Le temps des solutions uniques est révolu. La prise de conscience de l’hétérogénéité du monde et des êtres permet d’appliquer à chaque ensemble de valeur la réponse la plus appropriée pour lui-même, pour nous et notre environnement. Dans cet ouvrage, nous allons découvrir comment cartographier et utiliser la diversité des systèmes de valeurs. Après un premier chapitre qui décrit le modèle de la Spirale Dynamique et montre comment êtres humains et sociétés développent des systèmes de valeur leur permettant de s’adapter à leurs conditions de vie, viennent quatre parties :

  • La première partie présente les huit systèmes de valeur connus à ce jour, leurs caractéristiques, leurs objectifs, leur style de communication, leur influence dans notre développement, leurs manifestations dans la vie privée, en entreprise et dans le monde.

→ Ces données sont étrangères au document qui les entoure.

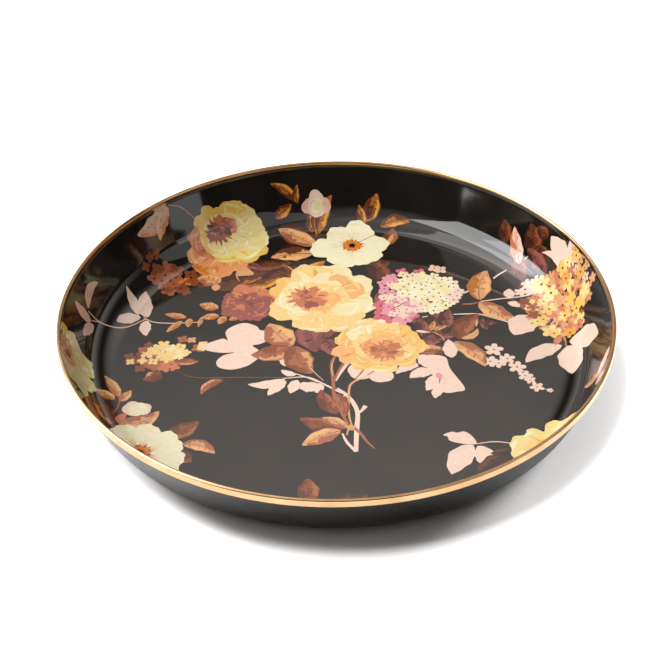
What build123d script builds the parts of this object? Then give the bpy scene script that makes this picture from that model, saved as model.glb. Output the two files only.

  • La deuxième partie expose l’impact du modèle de la Spirale Dynamique sur le changement individuel et collectif. Elle étudie la nécessité ou non du changement, ses préalables, ses conditions et son déroulement.
  • La troisième partie montre comment auto-évaluer son positionnement sur la Spirale Dynamique et comment interpréter le résultat obtenu.
    Elle s’appuie sur les réponses aux brefs exercices proposés dans les deux parties précédentes et gagne en efficacité si ceux-ci sont faits au fur et à mesure de la lecture.
  • La quatrième partie présente des utilisations de la Spirale Dynamique dans un contexte d’évolution personnelle, en entreprise, au niveau d’un pays, et pour des applications de gouvernance sociale et organisationnelle.

Afin de faciliter la lecture et la mémorisation, chaque partie débute par une présentation générale, suivie de chapitres descriptifs ou explicatifs. Chaque chapitre ou sous-chapitre commence à son tour par une description globale de son contenu et se termine par un récapitulatif qui en résume les points clés.